*Exercise brief:* Emit the entire listing verbatim.

*Provided material:*
┄┄┄┄┄┄┄┄┄┄┄┄┄┄┄┄┄┄┄┄

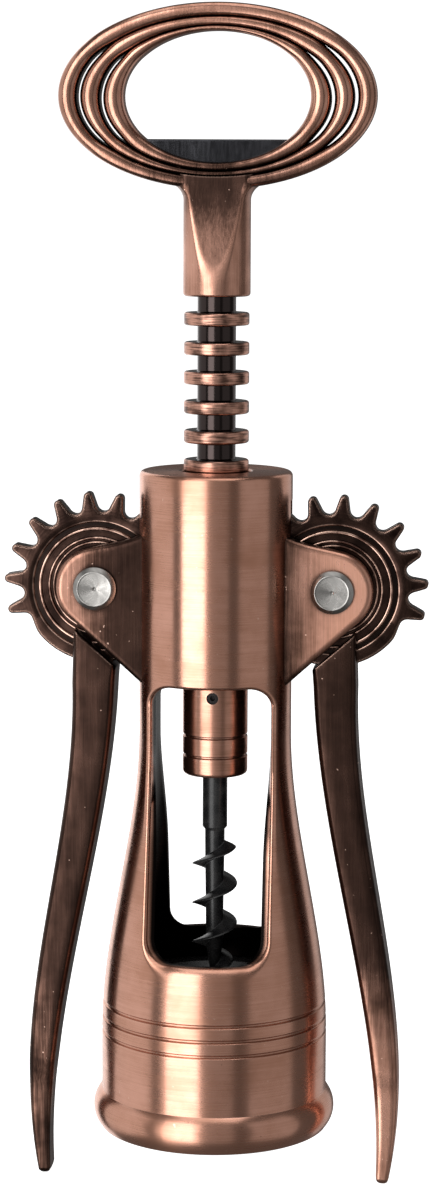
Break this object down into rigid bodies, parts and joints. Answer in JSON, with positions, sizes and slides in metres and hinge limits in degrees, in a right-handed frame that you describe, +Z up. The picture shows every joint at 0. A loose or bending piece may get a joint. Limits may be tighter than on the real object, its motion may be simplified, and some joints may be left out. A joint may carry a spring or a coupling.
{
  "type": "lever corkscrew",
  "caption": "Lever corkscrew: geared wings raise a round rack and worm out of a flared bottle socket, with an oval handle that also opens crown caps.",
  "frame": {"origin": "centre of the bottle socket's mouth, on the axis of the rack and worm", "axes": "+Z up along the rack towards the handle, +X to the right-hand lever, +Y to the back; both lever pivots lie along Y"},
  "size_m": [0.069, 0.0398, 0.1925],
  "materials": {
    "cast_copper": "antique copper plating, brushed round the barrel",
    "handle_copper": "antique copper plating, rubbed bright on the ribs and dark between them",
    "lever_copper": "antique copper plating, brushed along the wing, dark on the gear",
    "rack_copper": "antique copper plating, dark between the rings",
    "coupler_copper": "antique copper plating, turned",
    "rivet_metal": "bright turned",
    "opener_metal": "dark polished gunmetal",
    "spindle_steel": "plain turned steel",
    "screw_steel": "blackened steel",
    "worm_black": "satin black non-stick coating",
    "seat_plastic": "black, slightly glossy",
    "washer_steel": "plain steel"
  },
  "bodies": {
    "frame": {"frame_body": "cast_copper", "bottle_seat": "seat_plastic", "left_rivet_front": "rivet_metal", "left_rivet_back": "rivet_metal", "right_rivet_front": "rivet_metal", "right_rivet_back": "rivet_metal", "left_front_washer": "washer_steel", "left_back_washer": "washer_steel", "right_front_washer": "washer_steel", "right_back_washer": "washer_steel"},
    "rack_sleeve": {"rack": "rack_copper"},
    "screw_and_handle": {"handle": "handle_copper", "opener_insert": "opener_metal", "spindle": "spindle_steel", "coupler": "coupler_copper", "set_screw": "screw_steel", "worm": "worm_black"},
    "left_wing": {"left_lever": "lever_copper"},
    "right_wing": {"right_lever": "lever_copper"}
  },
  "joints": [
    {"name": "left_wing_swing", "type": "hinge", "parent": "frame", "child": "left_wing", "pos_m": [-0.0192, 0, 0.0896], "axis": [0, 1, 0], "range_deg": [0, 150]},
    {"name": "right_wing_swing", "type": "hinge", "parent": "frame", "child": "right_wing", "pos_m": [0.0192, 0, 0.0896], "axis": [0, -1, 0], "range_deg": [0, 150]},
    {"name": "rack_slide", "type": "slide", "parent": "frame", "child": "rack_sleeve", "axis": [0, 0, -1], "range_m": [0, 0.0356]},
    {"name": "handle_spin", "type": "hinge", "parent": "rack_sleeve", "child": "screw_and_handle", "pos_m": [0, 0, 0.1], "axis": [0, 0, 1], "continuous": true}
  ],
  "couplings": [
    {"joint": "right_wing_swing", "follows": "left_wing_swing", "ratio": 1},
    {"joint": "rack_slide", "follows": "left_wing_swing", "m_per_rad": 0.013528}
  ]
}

┄┄┄┄┄┄┄┄┄┄┄┄┄┄┄┄┄┄┄┄

*Expected answer:*
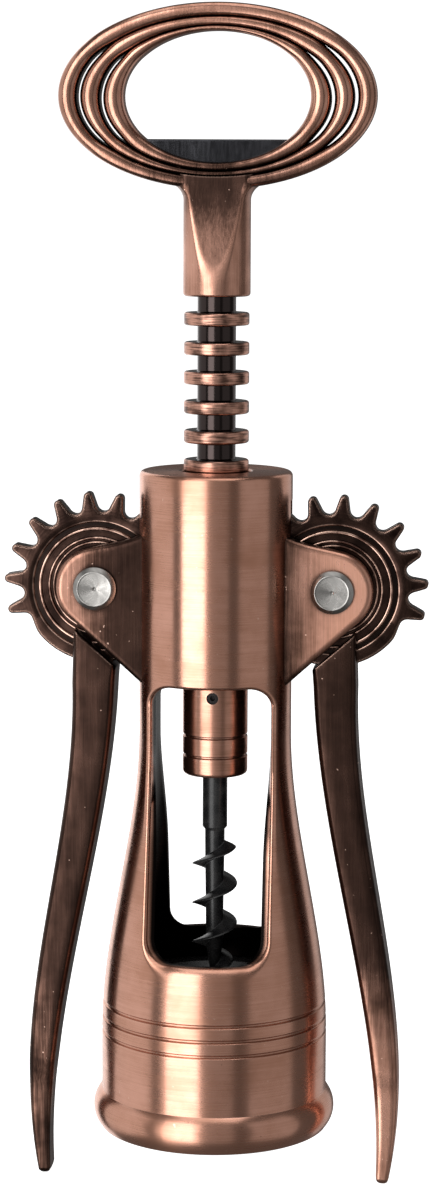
Break this object down into rigid bodies, parts and joints. Answer in JSON, with positions, sizes and slides in metres and hinge limits in degrees, in a right-handed frame that you describe, +Z up. The picture shows every joint at 0. A loose or bending piece may get a joint. Limits may be tighter than on the real object, its motion may be simplified, and some joints may be left out. A joint may carry a spring or a coupling.
{
  "type": "lever corkscrew",
  "caption": "Lever corkscrew: geared wings raise a round rack and worm out of a flared bottle socket, with an oval handle that also opens crown caps.",
  "frame": {"origin": "centre of the bottle socket's mouth, on the axis of the rack and worm", "axes": "+Z up along the rack towards the handle, +X to the right-hand lever, +Y to the back; both lever pivots lie along Y"},
  "size_m": [0.069, 0.0398, 0.1925],
  "materials": {
    "cast_copper": "antique copper plating, brushed round the barrel",
    "handle_copper": "antique copper plating, rubbed bright on the ribs and dark between them",
    "lever_copper": "antique copper plating, brushed along the wing, dark on the gear",
    "rack_copper": "antique copper plating, dark between the rings",
    "coupler_copper": "antique copper plating, turned",
    "rivet_metal": "bright turned",
    "opener_metal": "dark polished gunmetal",
    "spindle_steel": "plain turned steel",
    "screw_steel": "blackened steel",
    "worm_black": "satin black non-stick coating",
    "seat_plastic": "black, slightly glossy",
    "washer_steel": "plain steel"
  },
  "bodies": {
    "frame": {"frame_body": "cast_copper", "bottle_seat": "seat_plastic", "left_rivet_front": "rivet_metal", "left_rivet_back": "rivet_metal", "right_rivet_front": "rivet_metal", "right_rivet_back": "rivet_metal", "left_front_washer": "washer_steel", "left_back_washer": "washer_steel", "right_front_washer": "washer_steel", "right_back_washer": "washer_steel"},
    "rack_sleeve": {"rack": "rack_copper"},
    "screw_and_handle": {"handle": "handle_copper", "opener_insert": "opener_metal", "spindle": "spindle_steel", "coupler": "coupler_copper", "set_screw": "screw_steel", "worm": "worm_black"},
    "left_wing": {"left_lever": "lever_copper"},
    "right_wing": {"right_lever": "lever_copper"}
  },
  "joints": [
    {"name": "left_wing_swing", "type": "hinge", "parent": "frame", "child": "left_wing", "pos_m": [-0.0192, 0, 0.0896], "axis": [0, 1, 0], "range_deg": [0, 150]},
    {"name": "right_wing_swing", "type": "hinge", "parent": "frame", "child": "right_wing", "pos_m": [0.0192, 0, 0.0896], "axis": [0, -1, 0], "range_deg": [0, 150]},
    {"name": "rack_slide", "type": "slide", "parent": "frame", "child": "rack_sleeve", "axis": [0, 0, -1], "range_m": [0, 0.0356]},
    {"name": "handle_spin", "type": "hinge", "parent": "rack_sleeve", "child": "screw_and_handle", "pos_m": [0, 0, 0.1], "axis": [0, 0, 1], "continuous": true}
  ],
  "couplings": [
    {"joint": "right_wing_swing", "follows": "left_wing_swing", "ratio": 1},
    {"joint": "rack_slide", "follows": "left_wing_swing", "m_per_rad": 0.013528}
  ]
}